Task to carry out.
Using the material below, print the line that contains "extrude(amount=blade_tip_width, both=True)", the line that contains "points = [vertex.co", and every line in between, exactly and nothing else.

Material provided.
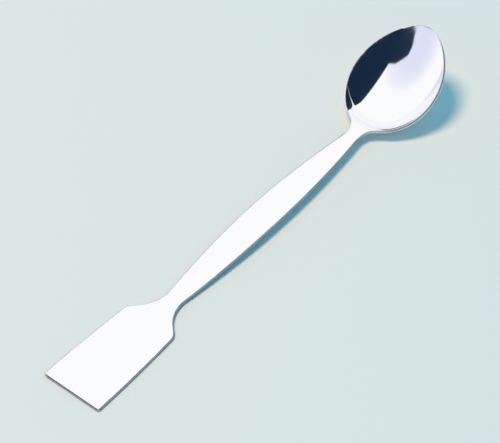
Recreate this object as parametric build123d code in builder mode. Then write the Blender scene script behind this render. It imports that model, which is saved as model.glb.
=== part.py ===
"""Lab spoon spatula: one strip of stainless steel with a flat blade and a spoon bowl.

The strip is blanked to an outline and pressed to shape, so it is one solid of one sheet
thickness.  X runs along it from the blade's tip to the bowl's tip, Y runs across it and
Z is up.  It lies on Z = 0, on the flat underside of the blade and the bottom of the bowl.
The origin is on that plane, under the middle of the strip's length.
"""

import os
from math import atan, cos, degrees, radians, sin, sqrt, tan

from build123d import *

os.makedirs("parts", exist_ok=True)

# ------------------------------------------------------------- driving dimensions, mm, degrees
sheet = 1.0  # thickness of the steel

blade_length = 34.4  # from the tip to the corners of the shoulders
blade_tip_width = 21.5
blade_mid_width = 21.0  # half way along, so that the sides are slightly bowed
blade_end_width = 19.3  # at the shoulders
blade_flat = 20.0  # length that lies flat on the table
tip_corner_radius = 0.8
shoulder_angle = 46.0  # slope of the shoulders to the strip's length
shoulder_radius = 3.5  # outer corner of each shoulder
blade_neck_radius = 12.0  # hollow between a shoulder and the handle

handle_width = 11.2  # at its widest
handle_widest = 89.3  # from the blade's tip
handle_side_radius = 371.0
handle_climb = 85.0  # length over which the handle climbs to the neck of the bowl

bowl_neck = 136.6  # from the blade's tip to where the rim starts to turn up
bowl_neck_radius = 8.0  # hollow between the handle and the bowl
bowl_start = 141.2  # from the blade's tip to the near end of the oval
bowl_length = 38.8  # length of the oval, seen from above
bowl_width = 33.6
bowl_depth = 8.0  # below the rim, at the oval's widest place
bowl_fade = 12.0  # length over which the hollow comes in at the neck
oval_taper = 0.32  # 0 is a plain ellipse, and more draws its ends in
rim_bend = 17.2  # length over which the rim turns up from the handle
rim_angle = 29.5  # slope of the rim at the end of that bend
rim_tip_angle = 34.0  # slope of the rim at the bowl's tip

# --------------------------------------------------------------------------- worked out from them
overall_length = bowl_start + bowl_length
bowl_centre = bowl_start + bowl_length / 2
half_bowl = bowl_width / 2
crown = (half_bowl**2 - bowl_depth**2) / (2 * bowl_depth)  # height of the arc's centre over the rim
bend_radius = rim_bend / sin(radians(rim_angle))
bend_end = bowl_neck + rim_bend
join = bowl_neck - 5 * sheet  # the bowl is pressed from here on, and the strip before it is plain


def steps(first, last, count):
    """Evenly spaced values from first to last, both included."""
    return [first + (last - first) * i / (count - 1) for i in range(count)]


def oval_square(x):
    """Square of the oval's half width at x, which is negative past the oval's ends."""
    along = (x - bowl_centre) / (bowl_length / 2)
    return half_bowl**2 * (1 - along**2) * (1 - oval_taper * along**2)


def oval_point(turn):
    """Point of the oval's outline, turn degrees round from its far tip."""
    along = cos(radians(turn))
    across = sin(radians(turn)) * sqrt(1 - oval_taper * along**2)
    return (bowl_centre + bowl_length / 2 * along, half_bowl * across)


def handle_side(x):
    """Half width of the handle at x, on the large arc of its side."""
    drop = handle_side_radius - sqrt(handle_side_radius**2 - (x - handle_widest) ** 2)
    return handle_width / 2 - drop


def rim_rise(x):
    """Height of the rim over the neck: an arc up to rim_angle, then a slowly growing slope."""
    if x <= bowl_neck:
        return 0.0
    if x <= bend_end:
        return bend_radius - sqrt(bend_radius**2 - (x - bowl_neck) ** 2)
    past = x - bend_end
    slope = tan(radians(rim_angle))
    growth = (tan(radians(rim_tip_angle)) - slope) / (overall_length - bend_end)
    return rim_rise(bend_end) + slope * past + growth * past**2 / 2


def hollow(x, y):
    """Depth below the rim: an arc from rim to rim across the bowl, faded in at the neck."""
    share = min(max((x - bowl_neck) / bowl_fade, 0.0), 1.0)
    fade = share**2 * (3 - 2 * share)
    return fade * (sqrt(max(oval_square(x) + crown**2 - y**2, 0.0)) - crown)


# The bottom of the bowl comes down to the table, so the neck stands this far above it.
neck_rise = max(hollow(x, 0) - rim_rise(x) for x in steps(bowl_neck, overall_length, 401))


def upper_height(x, y):
    """Height of the bowl's upper face."""
    return sheet + neck_rise + rim_rise(x) - hollow(x, y)


def lower_height(x, y):
    """Height of its lower face, one sheet thickness away measured square to the slope."""
    nudge = 0.01
    slope_x = (upper_height(x + nudge, y) - upper_height(x - nudge, y)) / (2 * nudge)
    slope_y = (upper_height(x, y + nudge) - upper_height(x, y - nudge)) / (2 * nudge)
    return upper_height(x, y) - sheet * sqrt(1 + slope_x**2 + slope_y**2)


# ----------------------------------------------------------------------- the outline of the blank
# Each straight shoulder runs down at its own slope until it meets the handle's side.
shoulder_foot = blade_length
for _ in range(20):
    drop = blade_end_width / 2 - handle_side(shoulder_foot)
    shoulder_foot = blade_length + drop / tan(radians(shoulder_angle))

# The oval meets the handle's side this many degrees round from its far tip.
meeting, past_meeting = 90.0, 180.0
for _ in range(40):
    middle = (meeting + past_meeting) / 2
    x, y = oval_point(middle)
    if y > handle_side(x):
        meeting = middle
    else:
        past_meeting = middle

tip_corner = (0, blade_tip_width / 2)
blade_side = (blade_length / 2, blade_mid_width / 2)
shoulder = (blade_length, blade_end_width / 2)
foot = (shoulder_foot, handle_side(shoulder_foot))
crest = (handle_widest, handle_width / 2)
handle_end = oval_point(meeting)

with BuildSketch() as blank:
    with BuildLine():
        Line((0, 0), tip_corner)
        ThreePointArc(tip_corner, blade_side, shoulder)
        Line(shoulder, foot)
        ThreePointArc(foot, crest, handle_end)
        mirror(about=Plane.XZ)
        Spline([oval_point(turn) for turn in steps(-meeting, meeting, 41)])
    make_face()
    for place, radius in (
        (0, tip_corner_radius),
        (blade_length, shoulder_radius),
        (shoulder_foot, blade_neck_radius),
        (handle_end[0], bowl_neck_radius),
    ):
        fillet(blank.vertices().filter_by_position(Axis.X, place - 0.01, place + 0.01), radius)

# ---------------------------------------------------------------------------------- the bowl
# Sections across the strip, from the plain neck to just past the tip, are wider than the
# blank, and the blank's outline trims them.
flat_sections = steps(join, bowl_neck, 3)
pressed_sections = steps(bowl_neck, overall_length + 2 * sheet, 20)[1:]
with BuildPart() as bowl:
    for x in flat_sections + pressed_sections:
        reach = sqrt(max(oval_square(x), 0.0) + (crown / 2) ** 2)
        across = steps(-reach, reach, 13)
        with BuildSketch(Plane.YZ.offset(x)):
            with BuildLine():
                upper = Spline([(y, upper_height(x, y)) for y in across])
                lower = Spline([(y, lower_height(x, y)) for y in across])
                Line(upper @ 0, lower @ 0)
                Line(upper @ 1, lower @ 1)
            make_face()
    loft()
    with BuildSketch(Plane.XY.offset(-sheet)):
        add(blank.sketch)
    extrude(amount=overall_length, mode=Mode.INTERSECT)

# ------------------------------------------------------------------- the blade and the handle
# Side view: a flat blade, a slow S of two equal arcs, then level to the neck of the bowl.
climb_angle = 2 * atan(neck_rise / handle_climb)
climb_radius = handle_climb / (2 * sin(climb_angle))
with BuildPart() as strip:
    with BuildSketch(Plane.XZ):
        with BuildLine():
            flat = Line((0, sheet / 2), (blade_flat, sheet / 2))
            up = JernArc(flat @ 1, (1, 0), climb_radius, degrees(climb_angle))
            back = JernArc(up @ 1, up % 1, climb_radius, -degrees(climb_angle))
            Line(back @ 1, (join, neck_rise + sheet / 2))
        trace(line_width=sheet)
    extrude(amount=blade_tip_width, both=True)
    with BuildSketch(Plane.XY.offset(-sheet)):
        add(blank.sketch)
    extrude(amount=overall_length, mode=Mode.INTERSECT)

with BuildPart() as spoon_spatula:
    with Locations((-overall_length / 2, 0)):
        add(strip.part)
        add(bowl.part)

spoon_spatula.part.label = "spoon_spatula"
export_step(spoon_spatula.part, "parts/spoon_spatula.step")
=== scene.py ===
"""Lab spoon spatula in polished stainless steel, on a pale table top."""

from math import radians

import bmesh
import bpy
import numpy as np
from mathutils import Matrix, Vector


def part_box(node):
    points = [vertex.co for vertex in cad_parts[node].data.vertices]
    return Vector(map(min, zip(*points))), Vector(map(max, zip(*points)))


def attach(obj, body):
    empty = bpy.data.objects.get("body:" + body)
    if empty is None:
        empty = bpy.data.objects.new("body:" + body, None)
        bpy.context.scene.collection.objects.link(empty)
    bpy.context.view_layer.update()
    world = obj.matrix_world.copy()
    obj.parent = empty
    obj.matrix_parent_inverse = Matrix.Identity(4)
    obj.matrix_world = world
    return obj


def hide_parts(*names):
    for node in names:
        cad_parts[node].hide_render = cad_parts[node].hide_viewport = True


bl_info = {
    "name": "Lab spoon spatula",
    "version": (1, 0, 0),
    "blender": (4, 5, 0),
    "location": "3D View > Sidebar > Spatula",
    "description": "Makes a one-piece steel spoon spatula and the table it lies on",
    "category": "Add Mesh",
}

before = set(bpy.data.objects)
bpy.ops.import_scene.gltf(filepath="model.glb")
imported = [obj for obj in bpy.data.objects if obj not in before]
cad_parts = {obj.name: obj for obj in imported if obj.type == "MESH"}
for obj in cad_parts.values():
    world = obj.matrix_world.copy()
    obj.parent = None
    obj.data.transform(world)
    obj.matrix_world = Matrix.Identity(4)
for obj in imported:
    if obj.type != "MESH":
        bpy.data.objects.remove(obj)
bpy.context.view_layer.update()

MM = 0.001

# Camera, in mm and degrees: where it stands, which way it looks, how far down, and its lens.
CAMERA_PLACE = (-267.1, -208.1, 341.3)
CAMERA_AZIMUTH = 38.74
CAMERA_DROP = 45.26
CAMERA_LENS = 108.0
SENSOR_WIDTH = 36.0

# The key is a soft round lamp high over the table, in mm and watts.
KEY_FROM = (-0.24, 0.28, 1.0)
KEY_DISTANCE = 2600.0
KEY_SIZE = 910.0
KEY_POWER = 60.5

# Strength of the cool light from all round, where white is 1.
SKY_STRENGTH = 0.66
WHITE = (1.0, 1.0, 1.0, 1.0)

# Corners of the cards that show in the bowl, in mm, and the glow on the pale one.
DARK_SIDE = (
    (-3000, -600, 900), (-725, -600, 420), (-250, -600, 280), (5600, -600, 0), (-3000, -600, 3080))
DARK_END = (
    (-725, -600, 425), (-725, -60, 420), (-725, 130, 465), (-725, 232, 535), (-725, 250, 615),
    (-725, 20, 790), (-725, -600, 950))
PALE_END = ((-3100, -600, 0), (-3100, 8000, 0), (-3100, 8000, 8000), (-3100, -600, 8000))
GLOW_CENTRE = (-3100, 1900, 1700)
GLOW_RADIUS = 5500

# Half the side of the table, in mm.
TABLE_REACH = 4000.0

# Rows of points in the blade's corners, along blade and handle, up to the oval and round it.
CORNER_ROWS, PLAIN_ROWS, NECK_ROWS, OVAL_ROWS = 9, 270, 24, 150
# The rows follow the oval's turn from this far past its near end, in mm.
OVAL_LEAD = 3.0
# Points across the strip, in each rounded edge, and along the bowl to find its lowest place.
COLUMNS, ROUNDING_POINTS, SEARCH_POINTS = 65, 6, 2001
# Points closer than this are one, and a face thinner than this is dropped, in metres.
MERGE_DISTANCE, THINNEST_FACE = 1e-7, 1e-8

# Polishing lines and the slow unevenness of the pressing, in mm.
GRAIN_LENGTH, GRAIN_SPACING, WAVE_LENGTH = 8.0, 0.12, 9.0
# Middle part of the range of the noise, which makes the whole range of the gloss.
GRAIN_LOW, GRAIN_HIGH = 0.3, 0.7
FACE_ROUGHNESS_LOW, FACE_ROUGHNESS_HIGH, EDGE_ROUGHNESS = 0.045, 0.09, 0.38
# Painted shade on the cut edge round the bowl, where the rim shows bright, as a share of the
# painted shade on the rest of the edge.
RIM_PAINTED_SHADE = 0.2

# Sockets of the Mix node, where numbers and colours go by the same names.
NUMBER_A, NUMBER_B, NUMBER_OUT = 2, 3, 0
COLOUR_A, COLOUR_B, COLOUR_OUT = 6, 7, 2

NODE_LOW, NODE_HIGH = (np.array(corner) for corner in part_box("spoon_spatula"))
LENGTH = float(NODE_HIGH[0] - NODE_LOW[0])
BOWL_WIDTH = float(NODE_HIGH[1] - NODE_LOW[1])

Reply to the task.
    extrude(amount=blade_tip_width, both=True)
    with BuildSketch(Plane.XY.offset(-sheet)):
        add(blank.sketch)
    extrude(amount=overall_length, mode=Mode.INTERSECT)

with BuildPart() as spoon_spatula:
    with Locations((-overall_length / 2, 0)):
        add(strip.part)
        add(bowl.part)

spoon_spatula.part.label = "spoon_spatula"
export_step(spoon_spatula.part, "parts/spoon_spatula.step")
=== scene.py ===
"""Lab spoon spatula in polished stainless steel, on a pale table top."""

from math import radians

import bmesh
import bpy
import numpy as np
from mathutils import Matrix, Vector


def part_box(node):
    points = [vertex.co for vertex in cad_parts[node].data.vertices]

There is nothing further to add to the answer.